Brexit, Covid and staff burnout has placed an already creaking care system under added pressure.

There are now calls for a radical overhaul of how the most vulnerable are looked after.

Balhousie Care Group, Scotland’s largest private care provider, has been recruiting nurses from Ghana and India for a number of months.

They find them accommodation, pay for visas and put the new recruits through the necessary exams here to comply with UK nursing registration.

Eric Kakunaang has come from Ghana to work as a nurse at St Ronan’s Care Home in Dundee.

The 33-year-old has been working in small village hospitals and a 1000-bed teaching hospital in his homeland since qualifying in 2017.

“It’s a big opportunity and we’ll grab it with both hands,” said Eric.

“It’s more or less like you are taking care of the aged, people with dementia and we’ll do our best to help the residents in the nursing homes.”

Eric arrived in Scotland with his friend Salim Ahmed, who worked in A&E at the same teaching hospital.

Salim said: “At the beginning I was quite anxious, especially leaving your family and friends behind and coming here but at the end of the day it’s for the greater good so we got here, we’re happy.”

The pair made the 5000 mile journey to help with Scotland’s chronic shortage of care staff.

On arrival at Edinburgh Airport, they were met by old friend Solomon Oteng, who has been working at the Balhousie care home in Pitlochry since June.
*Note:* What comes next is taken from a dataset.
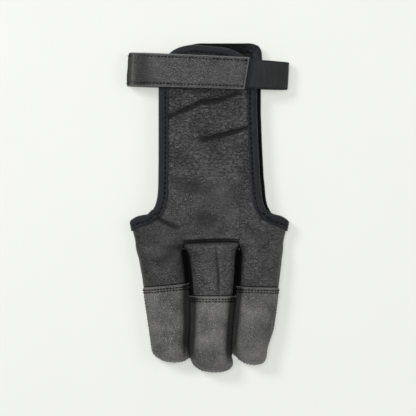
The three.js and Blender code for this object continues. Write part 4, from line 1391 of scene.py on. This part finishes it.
class Finish:
    """A procedural material. Its textures are laid out in millimetres on the object."""

    def __init__(self, name):
        self.material = bpy.data.materials.new(name)
        self.material.use_nodes = True
        self.tree = self.material.node_tree
        self.tree.nodes.clear()
        place = self.node("ShaderNodeTexCoord").outputs["Object"]
        self.place = self.stretched(place, (1 / MM,) * 3)

    def node(self, kind, sockets=None, **settings):
        """A node whose sockets take values, links or numbers that change over the surface."""
        plain = {key: value.socket if isinstance(value, Number) else value
                 for key, value in (sockets or {}).items()}
        return add_node(self.tree, kind, settings, plain)

    def stretched(self, vector, scale, turn=0.0):
        made = self.node("ShaderNodeMapping", {
            "Vector": vector, "Scale": scale, "Rotation": (0, 0, math.radians(turn))})
        return made.outputs["Vector"]

    def noise(self, size, detail=2.0, vector=None):
        """Random number around 0.5, size in millimetres."""
        made = self.node("ShaderNodeTexNoise", {
            "Vector": vector or self.place, "Scale": 1 / size, "Detail": detail})
        return Number(self, made.outputs["Fac"])

    def cells(self, size, vector=None, feature="DISTANCE_TO_EDGE"):
        """Distance to the nearest border of a cell, or from its middle, as a share of its size."""
        made = self.node("ShaderNodeTexVoronoi", {
            "Vector": vector or self.place, "Scale": 1 / size}, feature=feature)
        return Number(self, made.outputs["Distance"])

    def mark(self, name):
        return Number(self, self.node("ShaderNodeAttribute", attribute_name=name).outputs["Fac"])

    def mixed(self, share, first, second):
        """Colour between two colours."""
        ends = ((*value, 1) if isinstance(value, tuple) else value for value in (first, second))
        sockets = dict(zip((0, 6, 7), (share, *ends)))
        return self.node("ShaderNodeMix", sockets, data_type="RGBA").outputs[2]

    def surface(self, colour, roughness, height, settings):
        """Ends the material: height is relief in millimetres."""
        relief = self.node("ShaderNodeBump", {"Height": height, "Distance": MM, "Strength": 1.0})
        shader = self.node("ShaderNodeBsdfPrincipled", {
            "Base Color": colour, "Roughness": roughness, "Normal": relief.outputs[0], **settings})
        self.node("ShaderNodeOutputMaterial", {"Surface": shader.outputs[0]})
        return self.material


def leather_finish(name, dark, light, grain, depth, wrinkle, gloss, cut=(0.11, 0.11, 0.112),
                   shine=0.6):
    """Grained leather: pebbled cells, fine pores, crossing wrinkles and rubbed high spots, with
    painted shade in the wrinkle lines, creases, seams and valleys.

    grain: size of a pebble. depth, wrinkle: height of pebbles and of wrinkles.
    gloss: roughness of the pebbles. cut: colour of the cut edges. shine: strength of the gloss.
    """
    look = Finish(name)
    warp = look.node("ShaderNodeTexNoise", {"Vector": look.place, "Scale": 0.35, "Detail": 2.0})
    bent = look.node("ShaderNodeVectorMath", {
        0: warp.outputs["Color"], 1: (2.4, 2.4, 2.4), 2: look.place},
        operation="MULTIPLY_ADD").outputs[0]
    pebbles = look.cells(grain, bent).between(0.0, 0.32)
    pores = look.noise(0.28, 1.0)
    lines = 0.0
    for size, stretch, turn in ((2.3, 0.5, 30), (1.9, 0.45, -35), (2.9, 0.6, 75)):
        puffs = look.cells(size, look.stretched(bent, (stretch, 1.0, 1.0), turn))
        lines = (1 - puffs.between(-0.08, 0.34)) + lines
    drawn = lines * (0.12 + 0.88 * look.mark("drawn")) * (0.6 + 0.4 * look.noise(7.0, 1.0))
    broad = look.noise(18.0, 2.0).between(0.3, 0.7)
    patch = look.noise(1.6, 2.0, look.stretched(look.place, (1.0, 0.4, 0.5))).between(0.3, 0.7)
    groove, edge = look.mark("groove"), look.mark("edge")
    height = depth * pebbles + 0.03 * pores - wrinkle * drawn
    # Tone from grain, wear and random patches, with painted shade along the wrinkle lines
    wear_and_shade = (0.42 * pebbles + 0.43 * broad + 0.15 * patch) * (1 - 0.74 * drawn.between(0.45, 1.7))
    # Lighter where the drawn mark is high: on the wrist and the middle and right fingers
    wear_and_shade = wear_and_shade * (0.5 + 1.15 * look.mark("drawn"))
    # Painted shade mixes the colour towards near-black
    colour = look.mixed(groove * 0.88, look.mixed(wear_and_shade, dark, light), PAINTED_SHADE_BLACK)
    colour = look.mixed(edge.between(0.35, 0.9) * 0.85, colour, cut)
    roughness = gloss + 0.10 * (1 - pebbles) + 0.06 * broad + 0.5 * groove
    return look.surface(colour, roughness, height, {"Specular IOR Level": shine})


def tape_finish(name, dark, light, shine):
    """Fine knitted tape: slanted ribs along its length and a soft nap."""
    look = Finish(name)
    run, across = look.mark("run"), look.mark("across")
    rib = (run * 7.5 + across * 4.0).sine() * 0.5 + 0.5
    knit = (run * 7.5 - across * 9.0).sine() * 0.5 + 0.5
    nap = look.noise(0.45, 2.0)
    broad = look.noise(7.0, 2.0).between(0.3, 0.7)
    groove = look.mark("groove")
    # Painted shade darkens the stitch row
    share = (0.35 * rib + 0.2 * knit + 0.45 * nap) * (0.7 + 0.3 * broad) * (1 - 0.6 * groove)
    colour = look.mixed(share, dark, light)
    colour = look.mixed(look.mark("drawn") * nap.between(0.42, 0.62), colour, (0.07, 0.074, 0.085))
    height = 0.05 * rib + 0.03 * knit + 0.08 * nap
    return look.surface(colour, 0.72 + 0.15 * nap, height, {
        "Specular IOR Level": shine, "Sheen Weight": 0.3 * shine, "Sheen Roughness": 0.4})


def elastic_finish(name, dark, light):
    """Woven elastic: ribs across the band, warp lines along it and denser long edges."""
    look = Finish(name)
    run, across = look.mark("run"), look.mark("across")
    stagger = (across * 2 * math.pi / 2.1).sine()
    weft = (run * 2 * math.pi / 1.5 + 0.9 * stagger).sine() * 0.5 + 0.5
    warp = (across * 2 * math.pi / 0.9).sine() * 0.5 + 0.5
    streaks = look.noise(1.0, 2.0, look.stretched(look.place, (0.9, 0.12, 0.3))).between(0.35, 0.65)
    fuzz = look.noise(0.5, 2.0)
    selvedge = 1 - (across - 0.9).between(0.0, 0.5)
    selvedge = selvedge + (across - ELASTIC_WIDTH + 1.3).between(0.0, 0.5)
    share = (0.3 * weft + 0.2 * warp + 0.2 * streaks + 0.3 * fuzz) * (1 - 0.5 * selvedge)
    colour = look.mixed(share, dark, light)
    height = 0.09 * weft + 0.06 * warp + 0.06 * fuzz
    return look.surface(colour, 0.8 + 0.1 * fuzz, height, {
        "Specular IOR Level": 0.3, "Sheen Weight": 0.1, "Sheen Roughness": 0.5})


def hook_finish(name):
    """Stubble of the hook patch."""
    look = Finish(name)
    stubble = look.cells(0.8, feature="F1").between(0.1, 0.6)
    colour = look.mixed(stubble, (0.03, 0.03, 0.032), (0.008, 0.008, 0.009))
    return look.surface(colour, 0.85 + 0.1 * stubble, 0.4 * (1 - stubble), {
        "Specular IOR Level": 0.3})


def thread_finish(name):
    """Twisted black sewing thread."""
    look = Finish(name)
    twist = look.noise(0.25, 1.0)
    colour = look.mixed(twist, (0.0005, 0.0005, 0.0006), (0.004, 0.004, 0.0045))
    return look.surface(colour, 0.75 + 0.1 * twist, 0.08 * twist, {"Specular IOR Level": 0.15})


# Setting

def add_floor():
    mesh = bpy.data.meshes.new("pale_floor")
    mesh.from_pydata([(-3, -3, 0), (3, -3, 0), (3, 3, 0), (-3, 3, 0)], [], [(0, 1, 2, 3)])
    look = Finish("pale_paper")
    tone = look.noise(60.0, 2.0)
    colour = look.mixed(tone, (0.49, 0.496, 0.47), (0.51, 0.516, 0.49))
    mesh.materials.append(look.surface(colour, 0.9, 0.01 * tone, {
        "Specular IOR Level": 0.1, "Emission Color": (0.98, 1.0, 0.935, 1),
        "Emission Strength": PAPER_GLOW}))
    add_object("pale_floor", mesh)


def add_light(name, place, size, power):
    light = bpy.data.lights.new(name, "AREA")
    light.shape, light.size, light.energy = "DISK", size, power
    lamp = add_object(name, light)
    lamp.location = place
    lamp.rotation_euler = Vector(place).to_track_quat("Z", "Y").to_euler()


def add_camera():
    camera = bpy.data.cameras.new("overhead_camera")
    camera.sensor_width = SENSOR
    camera.lens = SENSOR * (CAMERA_HEIGHT - VIEW_PLANE) / (PICTURE_WIDTH * MM)
    seen = add_object("overhead_camera", camera)
    seen.location = (0, -PICTURE_DROP * MM, CAMERA_HEIGHT)
    bpy.context.scene.camera = seen


def add_setting():
    add_camera()
    add_floor()
    add_light("overhead_softbox", (-0.12, 0.15, 1.65), 0.75, 10.5)
    add_light("left_softbox", (-0.95, 0.75, 1.15), 0.55, 12.5)
    add_light("right_softbox", (1.0, 0.2, 1.2), 0.8, 4)
    world = bpy.data.worlds.new("studio_room")
    world.use_nodes = True
    background = world.node_tree.nodes["Background"].inputs
    background["Color"].default_value = (1, 1, 1, 1)
    background["Strength"].default_value = ROOM_LIGHT
    bpy.context.scene.world = world
    bpy.context.scene.view_settings.view_transform = "Standard"


def seat(piece, slot, *nodes):
    """The piece rides on the glove and stands for its CAD nodes."""
    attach(piece, "root")
    if nodes:
        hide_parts(*nodes)


def add_glove():
    leather = leather_finish("soft_glove_leather", (0.001, 0.001, 0.001), (0.082, 0.08, 0.08),
                             1.1, 0.16, 0.34, 0.31, shine=0.48)
    # Painted shade: the back's leather is a darker, duller copy of the front's, for the shadow it
    # lies in
    inside = leather_finish("shade_darkened_back_leather", (0.003, 0.003, 0.0034), (0.012, 0.012, 0.013),
                            1.2, 0.08, 0.05, 0.6, shine=0.25)
    # Painted shade: the side walls between the fingers are a near-black copy of the leather, for
    # the deep shadow of the valleys
    shaded = leather_finish("shade_darkened_side_leather", (0.0003, 0.0003, 0.0004), (0.0015, 0.0015, 0.0016),
                            1.2, 0.08, 0.05, 0.85, shine=0.15)
    caps = leather_finish("pebbled_cap_leather", (0.02, 0.0197, 0.019), (0.26, 0.255, 0.25),
                          1.15, 0.22, 0.08, 0.34, (0.13, 0.13, 0.13))
    strap = leather_finish("strap_leather", (0.002, 0.002, 0.002), (0.06, 0.0588, 0.0588),
                           1.0, 0.13, 0.10, 0.31, (0.16, 0.16, 0.162))
    tape = tape_finish("navy_binding_tape", (0.003, 0.0032, 0.0045), (0.024, 0.0255, 0.033), 0.35)
    # Painted shade: the back's binding is a darker copy of the navy tape, for the shadow it lies in
    lower_tape = tape_finish("shade_darkened_binding_tape", (0.0008, 0.001, 0.0014),
                             (0.006, 0.0068, 0.0088), 0.1)
    elastic = elastic_finish("charcoal_elastic", (0.006, 0.0063, 0.007), (0.036, 0.037, 0.039))
    hooks = hook_finish("hook_stubble")
    thread = thread_finish("black_thread")

    seat(front_panel(leather), "leather", "front_panel")
    seat(middle_insert(leather), "leather", "middle_finger_panel")
    seat(back_panel(inside), "back_leather", "back_panel")
    for name, pair, across in (("left_fourchette", (LEFT, MIDDLE), LEFT_PARTING),
                               ("right_fourchette", (MIDDLE, RIGHT), RIGHT_PARTING)):
        seat(fourchette(name + "_leather", *pair, across, shaded), "back_leather", name)
    for finger in (LEFT, MIDDLE, RIGHT):
        seat(fingertip_cap(finger, caps), "cap_leather", f"{finger.name}_fingertip_cap")
    seat(strip_binding("front_binding_tape", "front", FRONT_TAPE_FLARE, tape),
         "binding", "front_binding")
    seat(strip_binding("back_binding_tape", "back", BACK_TAPE_FLARE, lower_tape),
         "binding", "back_binding")
    seat(opening_binding("left_opening_tape", -1, tape), "binding", "left_opening_binding")
    seat(opening_binding("right_opening_tape", 1, tape), "binding", "right_opening_binding")
    edge_rows = (0, 0.12, 0.3, 0.6, 1.0, 1.5, 1.9, 2.3, 2.8)
    seat(band("wrist_strap_leather", strap_path(), STRAP_WALL, STRAP_WIDTH, STRAP_TAPER, strap,
              strap_relief, STRAP_END_SLANT, edge_rows, paint_fold_light=True),
         "strap_leather", "wrist_strap")
    seat(band("elastic_band_weave", elastic_path(), ELASTIC_WALL, ELASTIC_WIDTH, ELASTIC_TAPER,
              elastic, elastic_relief), "elastic", "elastic_band")
    seat(band("hook_patch_stubble", hook_path(), HOOK_WALL, ELASTIC_WIDTH - 2 * HOOK_INSET,
              ELASTIC_TAPER, hooks, hook_relief), "hook", "hook_patch")
    add_sewing(thread)


def add_sewing(thread):
    tree = sewn_thread_nodes()
    binding_rows = [strip_stitch_row(face, STITCH_FLARE) for face in ("front", "back")]
    binding_rows += opening_stitch_rows(-1) + opening_stitch_rows(1)
    seat(sewn("binding_stitches", binding_rows, BINDING_SEWING, tree, thread), "binding")
    cap_rows = [row for finger in (LEFT, MIDDLE, RIGHT) for row in cap_stitch_rows(finger)]
    cap_rows += [tip_stitch_row(finger) for finger in (LEFT, MIDDLE, RIGHT)]
    seat(sewn("cap_stitches", cap_rows, CAP_SEWING, tree, thread), "cap_leather")
    seat(sewn("insert_stitches", [insert_stitch_row()], INSERT_SEWING, tree, thread), "leather")
    seat(sewn("strap_stitches", strap_stitch_rows(), STRAP_SEWING, tree, thread), "strap_leather")


add_setting()
add_glove()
He passed his OCSE nursing exam at the first attempt in August and encouraged Eric and Salim to come to Scotland too.

Solomon said: “I am delighted to see them both. I told them how good Scotland is and the need for more staff in care homes.”

“I love my job here. We don’t have care like this in Ghana. I have settled in well to Scotland and at the care home where the staff have been amazing.”

The staffing crisis extends to hospitals too and has led to more and more homes and health boards searching for workers overseas.

Jordan Russell, resourcing manager with Balhousie Care Group said: “We’re in the midst of a crisis at the minute in nursing and care, the care sector in general and the NHS but the social care sector, the private care sector is hit just as badly with Brexit and covid and burn out and a whole mixture of things.”

He added: “We are recruiting from universities directly and we have competitive packages to attract nurses but nurses are leaving the sector as quickly as they come in so there is a need to look at the overseas market.”

Earlier this year, rules were relaxed allowing foreign workers to come to the UK to help resolve the care crisis.

The GMB union says there are 170,000 vacancies in the care sector across the UK with 17,000 of those in Scotland.

A survey by Scottish Care, which represents the independent social care sector in Scotland, found that 88% of providers have faced recruitment problems.

Caroline Deane, Scottish Care workforce policy and practice lead: “It’s the increasing pressure which I think is being seen across the whole of health and social care. Pharmaceutical colleagues, the ambulance service, we know that everybody is facing this shortage of staff and the pressure it puts on the existing staff just increases. There has to be a radical change in how we deliver care in the future.”

More workers from overseas will arrive in Scotland in the coming months to help care for the most vulnerable in society.